Comment vous sentiez-vous après cette défaite, vous qui aviez annoncé viser l’or ?
– Dans un premier temps j’étais déçue d’avoir perdu cette rencontre de deux points. Ça veut dire que nous avons sensiblement le même niveau mais que je n’ai pas réussi à scorer, donc forcément ça fait très mal. Je n’avais pas trop envie de parler puis après mes proches, et des aînés de l’équipe de France, d’anciens athlètes comme Gwladys Epangue, Pascal Gentil, Yasmina Aziez qui ont l’expérience m’ont dit « Oublie cette demie finale, reconcentre-toi et va chercher cette médaille olympique. » Des avis pareils sont précieux, c’est l’expérience qui parle. Mon expérience, je suis encore en train de me la construire.
Alors, comment s’est déroulée ce combat pour la médaille de bronze contre l’Ivoirienne Aminata Charlène Traore ?
– Elle était beaucoup plus lourde (Althéa Laurin combat en + de 69 kg, donc sans limite de poids ndlr) et je le ressentais pendant le combat. Je savais qu’elle ne tiendrait pas en termes d’endurance ; que tous les points qu’elle devrait marquer ce serait dans le premier round, un peu dans le second et qu’ensuite cela pourrait se libérer. Le premier round a été compliqué, elle a marqué pas mal de points et j’avais du mal à marquer. Au second elle « cadenassait » très bien sa tête donc s’était compliqué, mais au troisième ça s’est libéré et j’ai pu marquer beaucoup de points assez facilement. (victoire (7-8 et arrêt de l’arbitre ndlr)
Quelques jours après, vous étiez de retour en France, au Trocadéro devant beaucoup de public, beaucoup de journalistes. Quel effet cela fait-il ?
– A ce moment-là on se rend compte de ce qu’on a fait. Durant la compétition on ne se rend pas compte du nombre de personnes qui nous regardent en train de combattre, de la popularisation que cela donne au taekwondo français. Et cela donne envie aux enfants de faire du taekwondo, ça c’est quelque chose de beau. Ça donne envie aux enfants de faire du sport de se dépasser et de devenir des champions ! Comme moi, quand j’étais petite je rêvais de devenir comme Gwladys Epangue.
Cette journée est une expérience inoubliable ! Il y a eu beaucoup de questions de la part des journalistes. J’ai fait beaucoup d’interviews, des plateaux télé… C’était assez éprouvant ! Mais je pense que c’est nécessaire pour promouvoir le sport français. Cela fait partie du jeu, il faut s’y faire finalement.
Comment s’est passé votre retour à Epinay ?
– En ce moment je suis chez ma mère pour profiter un peu parce que ça fait très longtemps que je n’ai pas vue ma famille, deux mois et demi.
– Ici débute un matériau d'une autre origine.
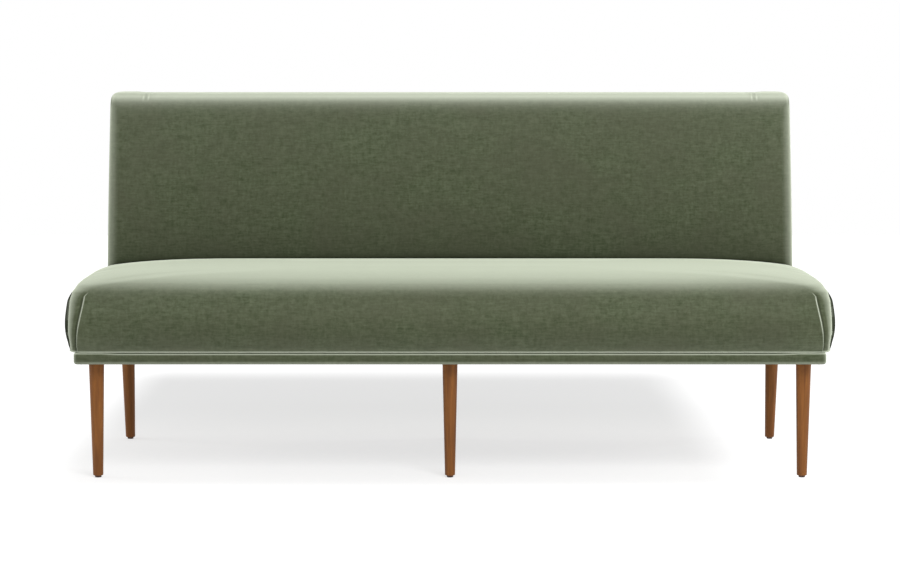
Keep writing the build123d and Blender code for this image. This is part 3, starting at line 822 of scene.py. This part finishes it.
band = {
    "cornerRadius": 0.011, "edgeRadius": 0.0068, "roundSegments": 10, "flange": 0.018, "fabric": 0.0015,
    "topDrop": 0.0005, "wrapUnder": 0.0028,
    # cuts that carry the painted highlights and shade, by their distance below the platform's top and from
    # its middle
    "rings": (0.0095, 0.012, 0.014, 0.016, 0.018, 0.020), "cuts": (-0.82, -0.80, -0.78, 0.78, 0.80, 0.82),
    # painted highlights along the top and the foot, painted shade in the groove, on the face and in its
    # hollow
    "topLine": 0.44, "topLinePlace": 0.0024, "topLineDeeper": 0.0020, "topLineReach": 0.0013,
    "footLine": 0.21, "footLineDrop": 0.0004, "footLineReach": 0.003,
    "groove": 0.78, "grooveFall": (0.0016, 0.0032), "face": 0.06, "faceFall": (0.007, 0.010),
    "hollow": 0.16, "hollowPlace": 0.0178, "hollowReach": 0.004,
}


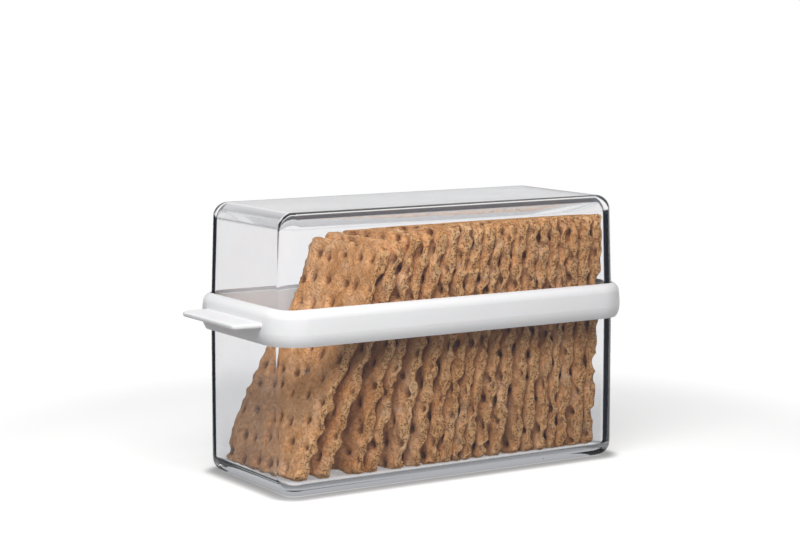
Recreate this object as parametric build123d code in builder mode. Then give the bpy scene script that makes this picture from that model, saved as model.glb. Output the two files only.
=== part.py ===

Finalement on a fêté ça, et c’était bien !
Une petite fête familiale ou une grande fête familiale ?
– Une grande fête ! c’est quand même une médaille olympique !
Est-ce que vous pensez déjà à Paris 2024 ou pas encore ?
– Bien sûr ! C’est le rendez-vous pour tous les athlètes français, c’est LE but. Tout le monde me dit : « oui la prochaine fois il faut faire de l’or à Paris en 2024 ! » Mais personne ne se rend compte de la pression que cela peut mettre sur une jeune athlète et qu’une compétition n’est jamais jouée d’avance. Il faut se préparer correctement, éviter les blessures… Il y a plein de paramètres qui rentrent en compte.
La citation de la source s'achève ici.